_Stated task_.
Set down the listing below verbatim, but only from its first line through the line containing "return Part.makeBox(x1 - x0, y1".

_Supplied data_.
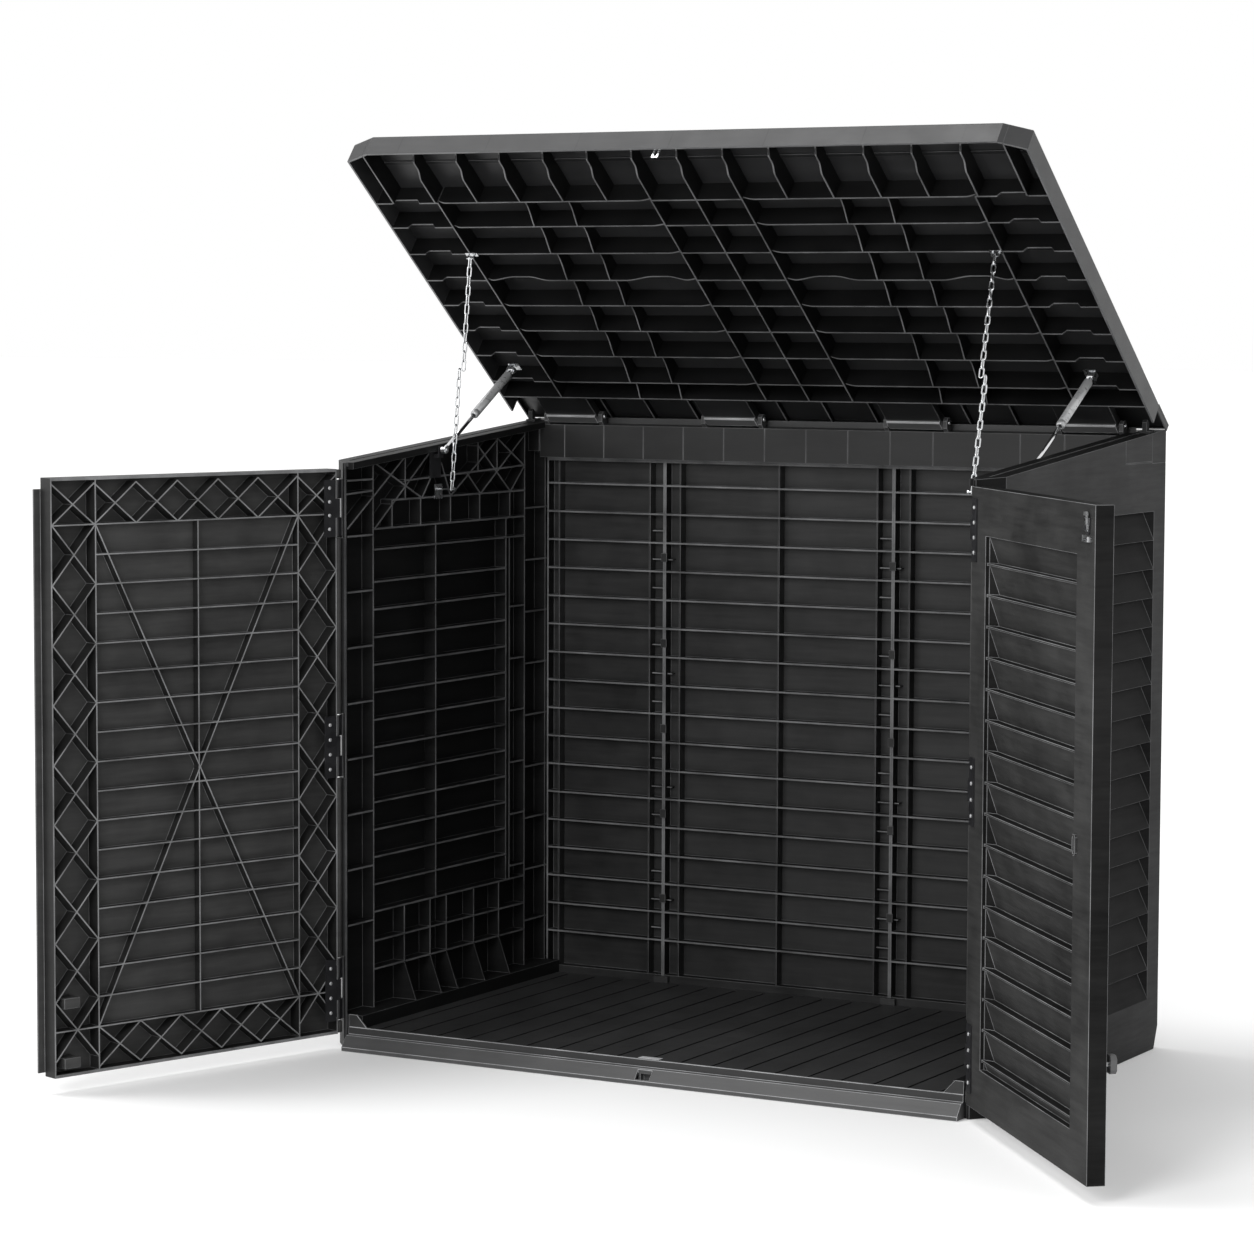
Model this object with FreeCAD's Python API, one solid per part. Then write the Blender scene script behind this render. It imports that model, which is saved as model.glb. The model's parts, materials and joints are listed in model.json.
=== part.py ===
import FreeCAD, Part
import math
import os

# A wheelie bin store: ribbed plastic walls, louvred doors, a lifting lid on gas struts and chains.
# Millimetres. X runs across the front, +Y runs to the rear, +Z is up, origin under the base centre.
# The shape is written as it stands open in use: lid raised, both doors swung out.

# Driving sizes of the body
WIDTH = 1460.0
DEPTH = 870.0
TOP_FRONT = 1181.0
TOP_REAR = 1255.0
FLOOR_TOP = 41.0
SKIN = 4.0
RIB = 4.0
WALL_THICK = 45.0
REAR_THICK = 42.0
WALL_FRONT_BACKSET = 28.0
CHAMFER_X = 40.0
CHAMFER_Y = 46.0
LOUVRE_COUNT = 17
LOUVRE_DEPTH = 14.0
TOP_RAIL = 58.0
TOP_RAIL_DROP = 14.0
RAIL_DEPTH = 73.0
RAIL_BOTTOM = 1172.0
RAIL_TOP_FRONT = 1243.0
RAIL_TOP_REAR = 1254.0
CAP_BOTTOM = 1189.0

# Driving sizes of the lid
LID_WIDTH = 1484.0
LID_REACH = 875.0
LID_GAP_BEHIND = 28.0
LID_BACK = -40.0
LID_WALL = 79.0
LID_RAISED = 20.0
LID_LIP = 24.0
LID_RIM = 46.3
LID_RIB_PLANE = -11.3
LID_HINGE_BACKSET = 70.0
LID_HINGE_Z = 1262.0
LID_OPEN = 38.6
LID_PIN_R = 4.0

# Driving sizes of the doors
DOOR_BOTTOM = 33.0
DOOR_HEIGHT = 1139.0
DOOR_THICK = 33.0
DOOR_MEETING_GAP = 4.0
DOOR_EDGE_X = 690.0
DOOR_FACE_GAP = 2.0
DOOR_PIN_X = 697.0
DOOR_PIN_BACK = 10.0
DOOR_PIN_R = 3.0
DOOR_LEFT_OPEN = 107.5
DOOR_RIGHT_OPEN = 131.1

# Clearances
RUNNING = 0.06
AXIAL = 0.5

# Places that follow from the sizes
HALF = WIDTH / 2
FRONT = -DEPTH / 2
REAR = DEPTH / 2
INNER = HALF - WALL_THICK
WALL_FRONT = FRONT + WALL_FRONT_BACKSET
REAR_INNER = REAR - REAR_THICK
RAIL_FRONT = REAR - RAIL_DEPTH
LID_HINGE_Y = REAR - LID_HINGE_BACKSET
TOP_SLOPE = (TOP_REAR - TOP_FRONT) / DEPTH
DOOR_INNER_Y = WALL_FRONT - DOOR_FACE_GAP
DOOR_PIN_Y = DOOR_INNER_Y - DOOR_PIN_BACK
DOOR_WIDTH = DOOR_EDGE_X - DOOR_MEETING_GAP / 2
LID_TOP = LID_RIB_PLANE + LID_RIM


def vec(x, y, z):
    return FreeCAD.Vector(x, y, z)


def box(x0, x1, y0, y1, z0, z1):
    return Part.makeBox(x1 - x0, y1 - y0, z1 - z0, vec(x0, y0, z0))


def prism(points, direction):
    ring = [vec(*p) for p in points]
    ring.append(ring[0])
    return Part.Face(Part.makePolygon(ring)).extrude(vec(*direction))


def prism_x(points_yz, x0, x1):
    return prism([(x0, y, z) for y, z in points_yz], (x1 - x0, 0, 0))


def prism_y(points_xz, y0, y1):
    return prism([(x, y0, z) for x, z in points_xz], (0, y1 - y0, 0))


def prism_z(points_xy, z0, z1):
    return prism([(x, y, z0) for x, y in points_xy], (0, 0, z1 - z0))


# Straight bars: round pins, flat-sided bars, and the many-sided bore that clears a pin by the running fit

BORE_SIDES = 12


def bar(start, end, radius, sides=8):
    along = end - start
    lean = vec(1, 0, 0) if abs(along.x) < 0.7 * along.Length else vec(0, 1, 0)
    side = along.cross(lean)
    side.normalize()
    other = along.cross(side)
    other.normalize()
    ring = []
    for k in range(sides):
        turn = 2 * math.pi * (k + 0.5) / sides
        p = start + side * (radius * math.cos(turn)) + other * (radius * math.sin(turn))
        ring.append((p.x, p.y, p.z))
    return prism(ring, (along.x, along.y, along.z))


def pin(start, end, radius):
    span = end - start
    return Part.makeCylinder(radius, span.Length, start, span)


def pin_bore(start, end, radius):
    return bar(start, end, (radius + RUNNING / 2) / math.cos(math.pi / BORE_SIDES), BORE_SIDES)


def fuse(shapes):
    if len(shapes) == 1:
        return shapes[0]
    return shapes[0].multiFuse(shapes[1:]).removeSplitter()


def mirror_x(shape):
    return shape.mirror(vec(0, 0, 0), vec(1, 0, 0))


def wall_top(y):
    return TOP_FRONT + TOP_SLOPE * (y - FRONT)


def rail_top(y):
    return RAIL_TOP_FRONT + (RAIL_TOP_REAR - RAIL_TOP_FRONT) * (y - RAIL_FRONT) / RAIL_DEPTH


def steps(first, pitch, count):
    return [first + pitch * k for k in range(count)]


# Places along a side wall are given from the front at the drawn depth and keep their share of it

DRAWN_DEPTH = 870.0


def place(y):
    return FRONT + DEPTH * y / DRAWN_DEPTH


# A straight rib lying in a panel, drawn from one point of the panel to another

def rib_yz(a, b, x0, x1, thick=RIB, overrun=1.0):
    along = vec(0, b[0] - a[0], b[1] - a[1])
    along.normalize()
    side = vec(0, -along.z, along.y) * (thick / 2)
    start = vec(x0, a[0], a[1]) - along * overrun
    end = vec(x0, b[0], b[1]) + along * overrun
    corners = [start - side, end - side, end + side, start + side]
    return prism([(c.x, c.y, c.z) for c in corners], (x1 - x0, 0, 0))


def rib_xz(a, b, y0, y1, thick=RIB, overrun=1.0):
    along = vec(b[0] - a[0], 0, b[1] - a[1])
    along.normalize()
    side = vec(-along.z, 0, along.x) * (thick / 2)
    start = vec(a[0], y0, a[1]) - along * overrun
    end = vec(b[0], y0, b[1]) + along * overrun
    corners = [start - side, end - side, end + side, start + side]
    return prism([(c.x, c.y, c.z) for c in corners], (0, y1 - y0, 0))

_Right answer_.
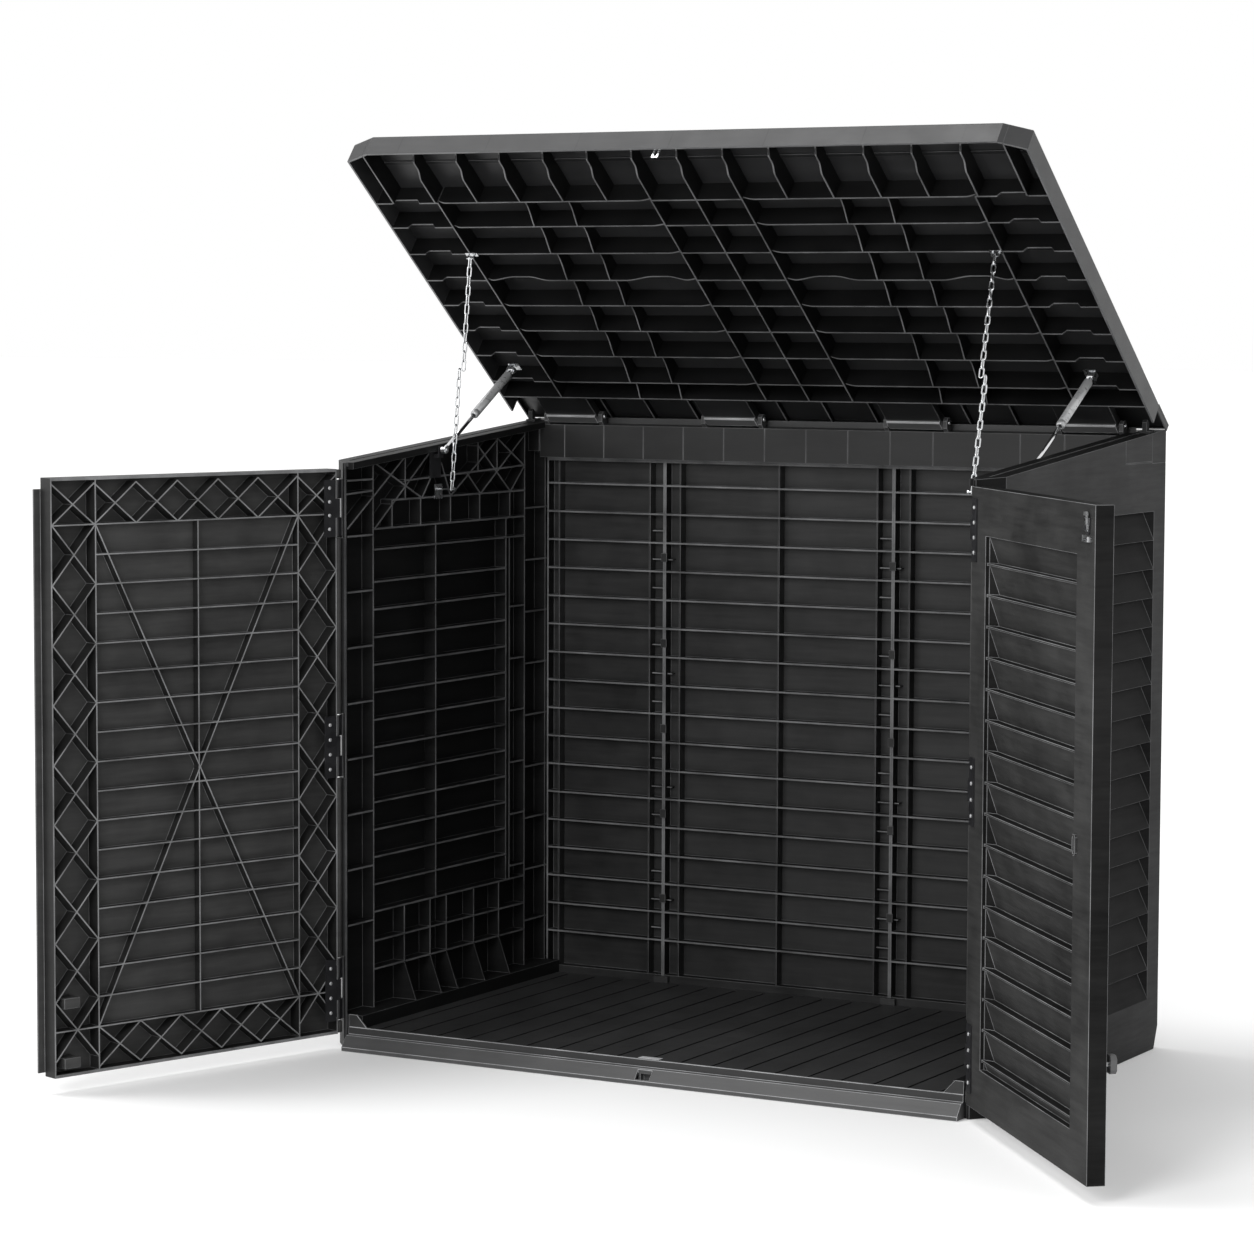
Model this object with FreeCAD's Python API, one solid per part. Then write the Blender scene script behind this render. It imports that model, which is saved as model.glb. The model's parts, materials and joints are listed in model.json.
=== part.py ===
import FreeCAD, Part
import math
import os

# A wheelie bin store: ribbed plastic walls, louvred doors, a lifting lid on gas struts and chains.
# Millimetres. X runs across the front, +Y runs to the rear, +Z is up, origin under the base centre.
# The shape is written as it stands open in use: lid raised, both doors swung out.

# Driving sizes of the body
WIDTH = 1460.0
DEPTH = 870.0
TOP_FRONT = 1181.0
TOP_REAR = 1255.0
FLOOR_TOP = 41.0
SKIN = 4.0
RIB = 4.0
WALL_THICK = 45.0
REAR_THICK = 42.0
WALL_FRONT_BACKSET = 28.0
CHAMFER_X = 40.0
CHAMFER_Y = 46.0
LOUVRE_COUNT = 17
LOUVRE_DEPTH = 14.0
TOP_RAIL = 58.0
TOP_RAIL_DROP = 14.0
RAIL_DEPTH = 73.0
RAIL_BOTTOM = 1172.0
RAIL_TOP_FRONT = 1243.0
RAIL_TOP_REAR = 1254.0
CAP_BOTTOM = 1189.0

# Driving sizes of the lid
LID_WIDTH = 1484.0
LID_REACH = 875.0
LID_GAP_BEHIND = 28.0
LID_BACK = -40.0
LID_WALL = 79.0
LID_RAISED = 20.0
LID_LIP = 24.0
LID_RIM = 46.3
LID_RIB_PLANE = -11.3
LID_HINGE_BACKSET = 70.0
LID_HINGE_Z = 1262.0
LID_OPEN = 38.6
LID_PIN_R = 4.0

# Driving sizes of the doors
DOOR_BOTTOM = 33.0
DOOR_HEIGHT = 1139.0
DOOR_THICK = 33.0
DOOR_MEETING_GAP = 4.0
DOOR_EDGE_X = 690.0
DOOR_FACE_GAP = 2.0
DOOR_PIN_X = 697.0
DOOR_PIN_BACK = 10.0
DOOR_PIN_R = 3.0
DOOR_LEFT_OPEN = 107.5
DOOR_RIGHT_OPEN = 131.1

# Clearances
RUNNING = 0.06
AXIAL = 0.5

# Places that follow from the sizes
HALF = WIDTH / 2
FRONT = -DEPTH / 2
REAR = DEPTH / 2
INNER = HALF - WALL_THICK
WALL_FRONT = FRONT + WALL_FRONT_BACKSET
REAR_INNER = REAR - REAR_THICK
RAIL_FRONT = REAR - RAIL_DEPTH
LID_HINGE_Y = REAR - LID_HINGE_BACKSET
TOP_SLOPE = (TOP_REAR - TOP_FRONT) / DEPTH
DOOR_INNER_Y = WALL_FRONT - DOOR_FACE_GAP
DOOR_PIN_Y = DOOR_INNER_Y - DOOR_PIN_BACK
DOOR_WIDTH = DOOR_EDGE_X - DOOR_MEETING_GAP / 2
LID_TOP = LID_RIB_PLANE + LID_RIM


def vec(x, y, z):
    return FreeCAD.Vector(x, y, z)


def box(x0, x1, y0, y1, z0, z1):
    return Part.makeBox(x1 - x0, y1 - y0, z1 - z0, vec(x0, y0, z0))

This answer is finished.